National cybersecurity stories are useful when they change your decisions. Most headlines map back to the same operational failure modes: weak identity controls, over-broad access, remote access exposure, and recovery that was never rehearsed. You cannot control geopolitical threat actors, but you can control whether a phish turns into a takeover and whether an outage turns into permanent damage.
| Translate headlines into action | Do this | What it prevents |
|---|---|---|
| Control-plane security | Secure your primary email and enable strong 2FA | Most account recovery and takeover chains |
| Stop breach cascades | Eliminate password reuse with a password manager | Credential stuffing after any breach |
| Reduce session theft | Patch devices, remove risky extensions, keep a clean device option | Attacks that bypass passwords and 2FA |
| Make incidents survivable | Back up important data and test restores | Ransomware and destructive attacks |
| Make compromise noisy | Turn on sign-in alerts and review sessions | Long dwell time and silent persistence |
Key idea: most compromises are not “zero-days”. They are account and recovery failures that repeat across platforms.
What headlines usually mean in practice
Policy debates and major incidents can feel remote, but the technical pattern is often familiar. If you strip away the branding and the politics, the question becomes:
- Was access too easy to obtain (weak identity and authentication)?
- Was access too broad once obtained (privilege and segmentation)?
- Was detection too slow (logs and alerts)?
- Was recovery too fragile (backups and rehearsals)?
Those questions produce durable controls. They are also the same questions you should ask of your own accounts and devices.
Start with your personal control plane
For individuals, the control plane is almost always the email inbox and the phone number used for recovery. If those are weak, every other account becomes recoverable by an attacker.
- Secure email with a unique password and strong 2FA.
- Remove risky mailbox rules (forwarding) and review recent sign-ins.
- Turn on security alerts so you learn about new logins quickly.
If you want a complete baseline, use protect yourself from hackers and cybercriminals.
Threats that scale down from “national” to “personal”
You do not need to be a government agency to face the same categories of abuse. The difference is scale, not category.

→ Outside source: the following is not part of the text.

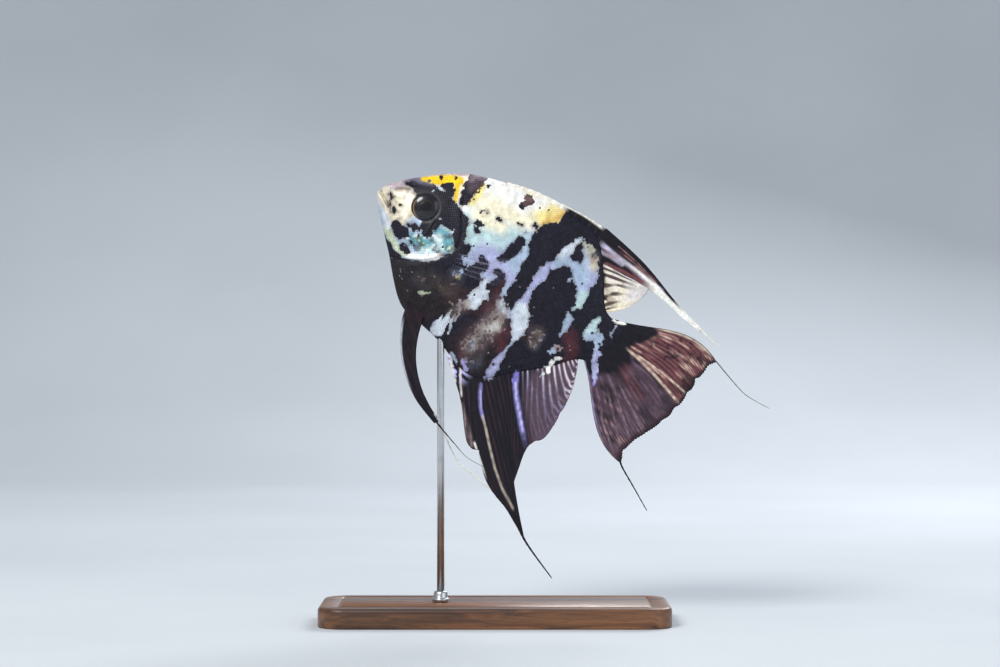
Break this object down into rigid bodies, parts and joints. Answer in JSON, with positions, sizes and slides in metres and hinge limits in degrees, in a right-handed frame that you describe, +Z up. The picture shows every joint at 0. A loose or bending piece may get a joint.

| Attack path | What it targets | Defense |
|---|---|---|
| Phishing | Credentials and session tokens | Do not log in from links. Prefer phishing-resistant 2FA. |
| Password reuse | Multiple accounts at once | Unique passwords, starting with email and finance. |
| Spyware | Devices and authentication codes | Patch devices, minimize extensions, and check integrity when prompts persist. |
| Recovery abuse | Recovery email and phone | Keep recovery channels under your control and monitor changes. |
Common mistake: following every headline and changing random settings. A stable baseline outperforms reactive toggling.
Small business translation: what actually changes outcomes
Small businesses face the same incentives as large targets: attackers look for money, access, and leverage. The controls that work are boring and specific.
- Separate admin accounts from daily accounts. Admin should be an action, not a lifestyle.
- Enforce 2FA for email, cloud admin, finance, and remote access tools.
- Maintain at least one offline or immutable backup and test restores.
- Keep an emergency contact list for your domain registrar, hosting, and key SaaS vendors.
- Turn on audit logs and alerts for admin actions and new logins.
If you want a practical business baseline, start with how to protect your business from hackers.
When to shift into incident mode
Headlines are not your incident. Your incident is evidence on your own accounts and devices.
- Unexpected password reset emails, new devices, new sessions, or mailbox forwarding rules.
- 2FA being disabled or changed without your action.
- Payments, ads, or messages sent that you did not send.
If you see those, treat it as an incident and work a stable sequence. Start with how to check if you have been hacked. If prompts persist after resets, check device integrity: how to detect spyware. If you are locked out, use recover a hacked account when you cannot sign in.
Where to get trusted, non-hyped guidance
If you want security guidance that is designed to work for normal people and small organizations, CISA’s Secure Our World program focuses on practical steps rather than attribution drama.
Policy and infrastructure work matters, but your outcomes are largely driven by controllable basics: strong authentication, clean devices, and recoverable backups. Once the baseline is in place, attacks become easier to detect and reverse because they have fewer silent persistence paths. The best defense is not constant vigilance. It is a small set of controls you can keep running even when you are busy.